Pull out every line of the listing below where "part" appears.

%%

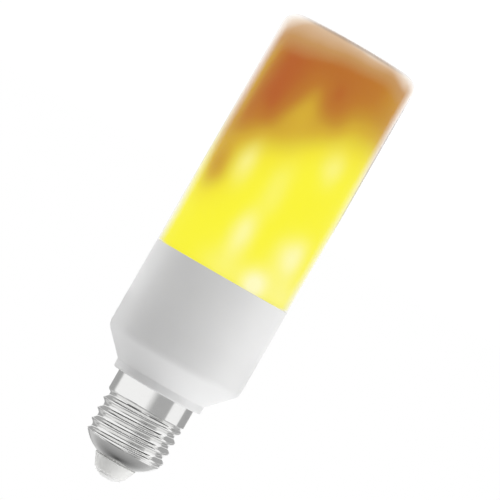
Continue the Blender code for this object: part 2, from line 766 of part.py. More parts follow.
def make_led_flex_board():
    """Flexible board rolled round the carrier, slit at the back, with its LED matrix."""
    length = flex_end - flex_start
    slit = math.radians(FLEX_SLIT_ANGLE)
    slit_centre = (LED_COLUMNS // 2 + 0.25) * TURN / LED_COLUMNS
    shape = bmesh.new()
    seam = [round_the_axis(flex_radius, math.degrees(slit_centre + slit / 2), up) for up in (length, 0)]
    side = [shape.verts.new(place) for place in seam]
    edge = shape.edges.new(side)
    bmesh.ops.spin(
        shape, geom=[*side, edge], axis=(0, 0, 1), cent=(0, 0, 0), angle=TURN - slit, steps=FLEX_SIDES
    )
    tail_half = math.radians(TAIL_ANGLE / 2)
    tail_edges = [
        rim for rim in shape.edges
        if all(abs(math.atan2(end.co.y, end.co.x)) < tail_half and end.co.z > length / 2 for end in rim.verts)
    ]
    tail = bmesh.ops.extrude_edge_only(shape, edges=tail_edges)["geom"]
    tail_tip = [part for part in tail if isinstance(part, bmesh.types.BMVert)]
    bmesh.ops.translate(shape, vec=(0, 0, TAIL_LENGTH), verts=tail_tip)
    bmesh.ops.recalc_face_normals(shape, faces=shape.faces)
    mesh = bpy.data.meshes.new("led_flex_board")
    shape.to_mesh(mesh)
    shape.free()
    board = placed("led_flex_board", mesh, LED_BOARD, location=(0, 0, flex_start))
    sheet = board.modifiers.new("sheet", "SOLIDIFY")
    sheet.thickness = FLEX_THICKNESS
    sheet.offset = -1
    join(board, led_group("led_matrix", matrix_places()))


def make_end_cap():
    """Cap on the carrier's head end, with a recess for the head board."""
    rim = end_cap_flange - head_board_start
    flange = rim + END_FLANGE
    corners = [
        (collar_bore, flange + END_PLUG_LENGTH),
        (collar_radius, flange + END_PLUG_LENGTH),
        (collar_radius, flange),
        (flex_radius, flange),
        (flex_radius, 0),
        (flex_radius - END_RIM_WALL, 0),
        (flex_radius - END_RIM_WALL, rim),
        (END_HOLE, rim),
        (END_HOLE, flange),
        (collar_bore, flange),
    ]
    turned("carrier_end_cap", corners, head_board_start, WHITE_PLASTIC, CORE_SIDES)


def make_head_led_board():
    """Round board at the head end, with a ring of LEDs about one in the middle."""
    board = rod(
        "head_led_board", head_board_radius, HEAD_BOARD_THICKNESS, (0, 0, head_board_start),
        LED_BOARD, sides=CORE_SIDES,
    )
    downward = Matrix.Translation((0, 0, head_board_start)) @ Matrix.Rotation(math.pi, 4, "X")
    places = [downward]
    for number in range(HEAD_LED_COUNT):
        turn = Matrix.Rotation(TURN * number / HEAD_LED_COUNT, 4, "Z")
        places.append(turn @ Matrix.Translation((head_led_circle, 0, 0)) @ downward)
    join(board, led_group("head_leds", places))


def make_carrier_base():
    """Bulkhead with a collar for the carrier, screw holes and a slot for the flex tail."""
    flange = COLLAR_LENGTH
    corners = [
        (BASE_HOLE, flange + BASE_THICKNESS),
        (base_radius, flange + BASE_THICKNESS),
        (base_radius, flange),
        (collar_radius, flange),
        (collar_radius, 0),
        (collar_bore, 0),
        (collar_bore, flange),
        (BASE_HOLE, flange),
    ]
    base = turned("carrier_base", corners, base_start - COLLAR_LENGTH, WHITE_PLASTIC, SLEEVE_SIDES)
    hole_length = BASE_THICKNESS + 2 * CLEARANCE
    for number, degrees in enumerate(BOSS_ANGLES, 1):
        hole_base = round_the_axis(boss_circle, degrees, base_start - CLEARANCE)
        cut(base, rod(f"screw_hole_{number}", SCREW_RADIUS + CLEARANCE, hole_length, hole_base))
    slot_sweep = math.radians(TAIL_ANGLE) + 2 * CLEARANCE / flex_radius
    slot_outline = [(flex_radius + CLEARANCE, hole_length), (flex_radius + CLEARANCE, 0)]
    slot = turned(
        "tail_slot", slot_outline, base_start - CLEARANCE, None, SLOT_SIDES, sweep=slot_sweep,
        closed=False, rotation=(0, 0, -slot_sweep / 2),
    )
    slot_depth = slot.modifiers.new("depth", "SOLIDIFY")
    slot_depth.thickness = FLEX_THICKNESS + 2 * CLEARANCE
    slot_depth.offset = -1
    cut(base, slot)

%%

Reply:
Continue the Blender code for this object: part 2, from line 766 of part.py. More parts follow.
    tail_tip = [part for part in tail if isinstance(part, bmesh.types.BMVert)]